Tak jarang aku dan teman-teman
sering bertanya padanya tentang masalah agama yang tidak kami ketahui
sumbernya. Dia menjelaskan dengan senang hati dan penuh keikhlasan di wajahnya,
tanpa bernada mengajari dan jauh dari ujub kesombongan. Bicaranya selalu
tertata, membatasi diri dalam bercanda yang melampaui batas. Saat kami
berselisih sesama teman, dialah yang selalu menjadi penengah. Kata-katanya bak
air yang sangat dingin mengguyur hati yang gersang. Saat sedang dahaga pun
tiba-tiba akan hilang seketika.

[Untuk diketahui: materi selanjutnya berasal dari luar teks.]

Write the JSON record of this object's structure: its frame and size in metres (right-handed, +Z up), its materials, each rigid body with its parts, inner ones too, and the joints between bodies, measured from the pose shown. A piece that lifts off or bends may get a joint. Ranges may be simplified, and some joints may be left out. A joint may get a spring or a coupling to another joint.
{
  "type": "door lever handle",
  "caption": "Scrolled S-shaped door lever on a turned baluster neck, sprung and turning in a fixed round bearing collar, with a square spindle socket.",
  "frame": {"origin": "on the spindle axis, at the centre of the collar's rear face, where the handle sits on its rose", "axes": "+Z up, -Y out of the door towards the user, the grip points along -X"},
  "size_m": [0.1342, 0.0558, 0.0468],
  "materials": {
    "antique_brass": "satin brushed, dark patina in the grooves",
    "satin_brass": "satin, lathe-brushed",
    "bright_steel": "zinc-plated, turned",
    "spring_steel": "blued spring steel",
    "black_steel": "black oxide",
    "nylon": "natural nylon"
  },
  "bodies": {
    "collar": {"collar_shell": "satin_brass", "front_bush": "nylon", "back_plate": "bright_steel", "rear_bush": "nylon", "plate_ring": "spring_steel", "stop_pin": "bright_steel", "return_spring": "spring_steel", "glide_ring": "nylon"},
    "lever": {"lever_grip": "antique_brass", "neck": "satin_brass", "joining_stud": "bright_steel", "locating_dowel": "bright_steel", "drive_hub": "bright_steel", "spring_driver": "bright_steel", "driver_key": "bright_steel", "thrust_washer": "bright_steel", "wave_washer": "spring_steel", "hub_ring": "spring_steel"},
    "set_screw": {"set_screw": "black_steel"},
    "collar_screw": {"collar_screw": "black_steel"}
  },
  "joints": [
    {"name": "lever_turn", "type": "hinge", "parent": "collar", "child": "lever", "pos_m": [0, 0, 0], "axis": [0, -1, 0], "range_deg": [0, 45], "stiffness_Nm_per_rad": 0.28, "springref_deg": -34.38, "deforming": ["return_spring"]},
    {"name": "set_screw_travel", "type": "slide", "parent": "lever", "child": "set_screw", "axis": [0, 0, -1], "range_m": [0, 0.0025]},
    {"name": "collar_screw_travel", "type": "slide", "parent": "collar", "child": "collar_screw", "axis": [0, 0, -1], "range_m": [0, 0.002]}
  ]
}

Subhanallah.
Warga Belajar pun sangat mengenal
kesabarannya, bahkan ada yang menangis karna merasa tak bisa-bisa mengeja.

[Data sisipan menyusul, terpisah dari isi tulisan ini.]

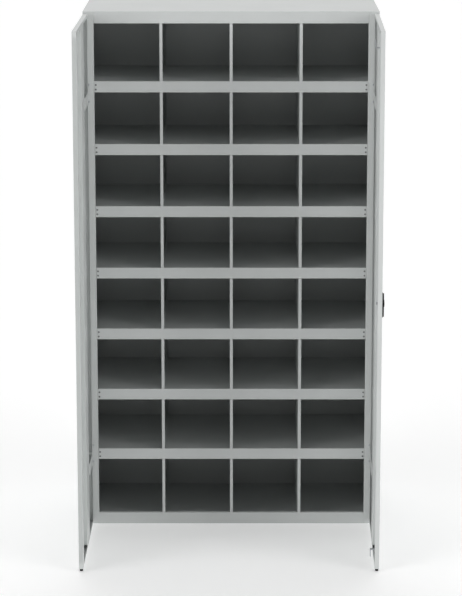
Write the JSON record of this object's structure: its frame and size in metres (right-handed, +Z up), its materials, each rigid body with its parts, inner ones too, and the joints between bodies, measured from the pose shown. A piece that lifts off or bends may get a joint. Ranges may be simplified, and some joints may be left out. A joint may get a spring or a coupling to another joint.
{
  "type": "parcel locker",
  "caption": "Tall open pigeonhole cabinet for mail and parcels, in grey painted sheet steel, behind two hinged doors with a turning handle and rod lock.",
  "frame": {"origin": "centre of the cabinet's underside, on the floor", "axes": "+Z up, +X to the right as seen from the front, the open front and its doors face -Y"},
  "size_m": [1.0023, 0.9981, 1.8],
  "materials": {
    "cabinet_paint": "light grey powder coat, fine orange peel, satin",
    "door_paint": "light grey powder coat, fine orange peel, satin",
    "zinc_steel": "bright zinc plated steel",
    "rivet_steel": "dull grey blind rivet",
    "handle_plastic": "black moulded, fine texture",
    "cylinder_nickel": "turned and nickel plated",
    "glide_rubber": "black moulded rubber"
  },
  "bodies": {
    "cabinet": {"back_panel": "cabinet_paint", "base_panel": "cabinet_paint", "divider_1_1": "cabinet_paint", "divider_1_2": "cabinet_paint", "divider_1_3": "cabinet_paint", "divider_2_1": "cabinet_paint", "divider_2_2": "cabinet_paint", "divider_2_3": "cabinet_paint", "divider_3_1": "cabinet_paint", "divider_3_2": "cabinet_paint", "divider_3_3": "cabinet_paint", "divider_4_1": "cabinet_paint", "divider_4_2": "cabinet_paint", "divider_4_3": "cabinet_paint", "divider_5_1": "cabinet_paint", "divider_5_2": "cabinet_paint", "divider_5_3": "cabinet_paint", "divider_6_1": "cabinet_paint", "divider_6_2": "cabinet_paint", "divider_6_3": "cabinet_paint", "divider_7_1": "cabinet_paint", "divider_7_2": "cabinet_paint", "divider_7_3": "cabinet_paint", "divider_8_1": "cabinet_paint", "divider_8_2": "cabinet_paint", "divider_8_3": "cabinet_paint", "hinge_screws": "zinc_steel", "left_frame_hinges": "cabinet_paint", "left_side_panel": "cabinet_paint", "right_frame_hinges": "cabinet_paint", "right_side_panel": "cabinet_paint", "shelf_1": "cabinet_paint", "shelf_2": "cabinet_paint", "shelf_3": "cabinet_paint", "shelf_4": "cabinet_paint", "shelf_5": "cabinet_paint", "shelf_6": "cabinet_paint", "shelf_7": "cabinet_paint", "shelf_brackets": "cabinet_paint", "shelf_rivets": "rivet_steel", "top_panel": "cabinet_paint"},
    "left_door": {"left_door_panel": "door_paint", "left_door_stiffener": "door_paint", "left_door_glide": "glide_rubber", "left_hinge_straps": "door_paint", "left_hinge_pins": "zinc_steel", "overlap_strip": "door_paint"},
    "right_door": {"right_door_panel": "door_paint", "right_door_stiffener": "door_paint", "right_door_glide": "glide_rubber", "right_hinge_straps": "door_paint", "right_hinge_pins": "zinc_steel", "rod_guides": "door_paint", "handle_base": "handle_plastic"},
    "handle": {"handle_lever": "handle_plastic", "locking_cam": "zinc_steel", "cam_screw": "zinc_steel"},
    "key_plug": {"key_cylinder": "cylinder_nickel"},
    "upper_rod": {"upper_rod": "zinc_steel"},
    "lower_rod": {"lower_rod": "zinc_steel"}
  },
  "joints": [
    {"name": "left_door_hinge", "type": "hinge", "parent": "cabinet", "child": "left_door", "pos_m": [-0.4905, -0.2535, 0.875], "axis": [0, 0, -1], "range_deg": [-90.5, 19.5]},
    {"name": "right_door_hinge", "type": "hinge", "parent": "cabinet", "child": "right_door", "pos_m": [0.4905, -0.2535, 0.875], "axis": [0, 0, 1], "range_deg": [-89, 21]},
    {"name": "handle_turn", "type": "hinge", "parent": "right_door", "child": "handle", "pos_m": [0.49032, -0.69356, 0.9], "axis": [0.9998, -0.0175, 0], "range_deg": [0, 90]},
    {"name": "key_turn", "type": "hinge", "parent": "handle", "child": "key_plug", "pos_m": [0.49032, -0.69356, 0.9], "axis": [0.9998, -0.0175, 0], "range_deg": [0, 90]},
    {"name": "upper_rod_slide", "type": "slide", "parent": "right_door", "child": "upper_rod", "axis": [0, 0, 1], "range_m": [0, 0.02263]},
    {"name": "lower_rod_slide", "type": "slide", "parent": "right_door", "child": "lower_rod", "axis": [0, 0, -1], "range_m": [0, 0.02263]}
  ],
  "couplings": [
    {"joint": "handle_turn", "follows": "upper_rod_slide", "rad_per_m": 69.42},
    {"joint": "lower_rod_slide", "follows": "upper_rod_slide", "ratio": 1}
  ]
}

Pp..p..pak Bb.. b..b.uudi prrregi ke ss..s..sa…sa…sa w..wwaah (pak Budi pergi
ke sawah). Namun, dia sangat sabar. Semangatnya tetap kokoh dan tak pernah
luntur. Dia adalah pejalan kaki yang tangguh, bahkan saat kami memilih naik
motor dari tempat mengajar karena kebetulan kami medapat tawaran tumpangan para
guru-guru yang searah dengan posko kami, dia menolaknya dengan sangat halus
“terima kasih saya akan jalan kaki saja.” Begitulah dia sangat menghargai niat
baik orang lain.
Uang sakunya sering dia pinjamkan
untuk kas atau pada saat ada teman-teman yang kehabisan uang. Maklum di desa
terpencil seperti itu mana mungkin ada ATM? Jadi, harus ke kota dulu kalau
ingin mengambil uang, padahal jarak dari desa ke kota tidaklah dekat.

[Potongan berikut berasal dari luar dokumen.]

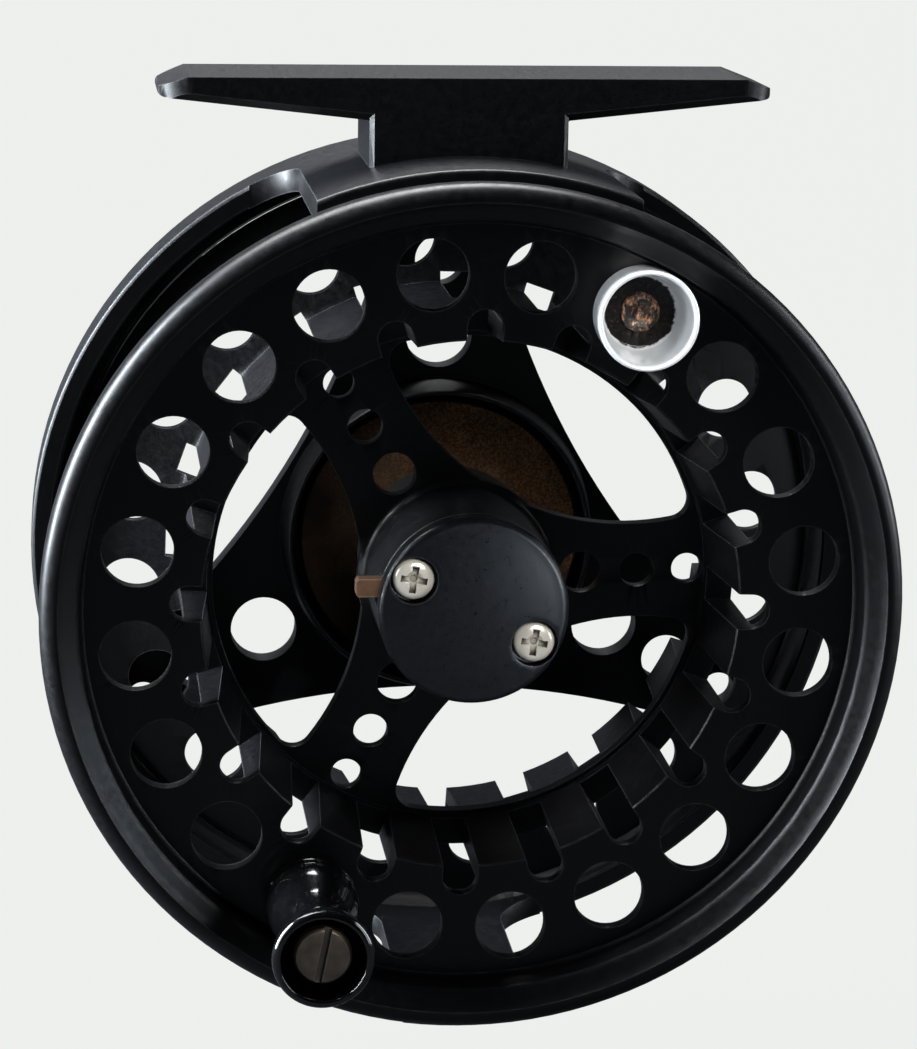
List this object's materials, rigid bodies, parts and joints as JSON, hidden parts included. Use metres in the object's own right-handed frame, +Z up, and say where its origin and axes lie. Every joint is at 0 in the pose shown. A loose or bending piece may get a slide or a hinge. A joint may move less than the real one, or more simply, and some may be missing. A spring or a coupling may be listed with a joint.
{
  "type": "fly fishing reel",
  "caption": "Large-arbor fly reel: ported palming-rim spool with slotted arbor on a one-sided frame, flat reel foot, knob handle, counterweight cup and rear disc drag knob.",
  "frame": {"origin": "centre of the flat top face of the reel foot", "axes": "+Z up out of the foot's seat face towards the rod, +X along the foot, -Y towards the handle side; the spool axis is parallel to Y, 52 mm below the seat face"},
  "size_m": [0.0884, 0.0673, 0.0962],
  "materials": {
    "black_anodised": "satin black anodised",
    "black_anodised_foot": "satin black anodised",
    "black_anodised_spool": "satin black anodised",
    "black_anodised_knob": "satin black anodised",
    "black_anodised_cap": "fine satin black anodised",
    "dark_steel": "blackened",
    "polished_steel": "ground",
    "spring_steel": "drawn wire and strip",
    "cork": "pressed cork",
    "bronze_disc": "bronze-brown satin, bright turned edge",
    "brass_bush": "turned",
    "black_nylon": "moulded",
    "nickel_screw": "bright nickel",
    "lever_bronze": "brown-grey plated",
    "chrome_cup": "polished",
    "copper_rivet": "warm copper brown",
    "gloss_black_handle": "gloss black",
    "handle_screw_steel": "brownish grey plated"
  },
  "bodies": {
    "frame": {"frame": "black_anodised", "reel_foot": "black_anodised_foot", "foot_screws": "dark_steel", "spindle": "polished_steel", "spindle_nut": "polished_steel", "rotor_clip": "spring_steel", "knob_screw": "polished_steel"},
    "spool": {"spool": "black_anodised_spool", "front_bush": "brass_bush", "clutch_shell": "polished_steel", "clutch_cage": "black_nylon", "clutch_rollers": "polished_steel", "clutch_cover": "polished_steel", "pawl_pin": "polished_steel", "cover_rivets": "polished_steel", "pawl_spring": "spring_steel", "hub_cap": "black_anodised_cap", "hub_cap_screws": "nickel_screw", "release_spring": "spring_steel", "counterweight": "chrome_cup", "counterweight_rivet": "copper_rivet", "handle_post": "polished_steel", "handle_washer": "black_nylon", "handle_screw": "handle_screw_steel"},
    "rotor": {"drag_rotor": "bronze_disc", "click_gear": "polished_steel"},
    "handle": {"handle_knob": "gloss_black_handle"},
    "latch": {"release_lever": "lever_bronze"},
    "pawl": {"click_pawl": "brass_bush"},
    "pressure_stack": {"pressure_plate": "polished_steel", "cork_washer": "cork", "pressure_pins": "polished_steel", "thrust_washer": "polished_steel", "drag_spring": "spring_steel"},
    "knob": {"drag_knob": "black_anodised_knob", "knob_insert": "brass_bush", "knob_cap": "black_anodised_cap"}
  },
  "joints": [
    {"name": "spool_spin", "type": "hinge", "parent": "frame", "child": "spool", "pos_m": [0, 0, -0.052], "axis": [0, -1, 0], "continuous": true},
    {"name": "rotor_spin", "type": "hinge", "parent": "frame", "child": "rotor", "pos_m": [0, 0, -0.052], "axis": [0, -1, 0], "continuous": true},
    {"name": "handle_spin", "type": "hinge", "parent": "spool", "child": "handle", "pos_m": [-0.01622, -0.025, -0.08188], "axis": [0, -1, 0], "continuous": true},
    {"name": "release_slide", "type": "slide", "parent": "spool", "child": "latch", "axis": [1, 0, 0], "range_m": [0, 0.0016], "deforming": ["release_spring"]},
    {"name": "pawl_swing", "type": "hinge", "parent": "spool", "child": "pawl", "pos_m": [0.00423, 0.0094, -0.05891], "axis": [0, -1, 0], "range_deg": [0, 12], "deforming": ["pawl_spring"]},
    {"name": "drag_press", "type": "slide", "parent": "frame", "child": "pressure_stack", "axis": [0, -1, 0], "range_m": [0, 0.0004]},
    {"name": "drag_knob_turn", "type": "hinge", "parent": "pressure_stack", "child": "knob", "pos_m": [0, 0.027, -0.052], "axis": [0, -1, 0], "range_deg": [0, 300]}
  ],
  "couplings": [
    {"joint": "rotor_spin", "follows": "spool_spin", "ratio": 1},
    {"joint": "drag_press", "follows": "drag_knob_turn", "m_per_rad": 0.0000725}
  ]
}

Satu yang paling ku ingat adalah
kebiasaannya membangunkan kami saat subuh datang. Daerah itu sangat dingin di
pagi hari, jadi kami selalu saja malas beranjak dari tempat tidur. Apalagi
harus berbasah-basahan dengan air. Tapi Alhamdulillah, keikhlasannya
benar-benar membakar semangatku. Hingga dia membangunkanku pula sebelum subuh
untuk sholat malam. Sambil menunggu subuh dia secara rutin membaca wirid alma’tsurat
beserta artinya dengan suara yang lembut dan sedang, tak keras, tak juga pelan.
Aku sangat banyak belajar darinya, dan aku berniat suatu saat nanti ingin
meniru akhlaknya, secara perlahan-lahan aku ingin berubah mencontoh
keteguhannya. Dia benar-benar tauladan yang baik bagiku. Semoga Allah mendengar
niatku ini dan mengabulkan do’aku. Amien.
Dia bernama “Wardah Almatin”,
wanita sholehah yang pernah ku kenal, wajahnya lembut penuh keteduhan, matanya
jernih namun tak jelalatan, dia tetap tertunduk menjaga pandangan. Seperti
namanya, dia memang wanita yang sangat kokoh hatinya, dia memilih berjalan kaki
ribuan meter saat banyak sniper-sniper tampan dan tangguh menawarkan tumpangan
kepadanya. Dia bernama Wardah Almatin, sangat kokoh imannya, tangannya tetap
terjaga tertelungkup sopan tanda memberi salam, bahkan pada kakek renta
sekalipun.. Dia saudariku muslimah bernama Wardah Almatin, indah nian namanya,
di ambil dari asmaul husna.
Sahabat, hidup
akan terasa sangat indah jika kita senantiasa berperan aktif dalam arus
perjuangan merubah peradaban, menorehkan karya-karya monumental, menebar kasih
sayang dan ilmu dari prestasi-prestasi yang selama ini kita raih dan kita
perjuangkan dalam rangka menunjukkan bukti pengabdian atas sebuah janji
kemuliaan tertinggi ketika kita kembali menghadap kepadaNYA.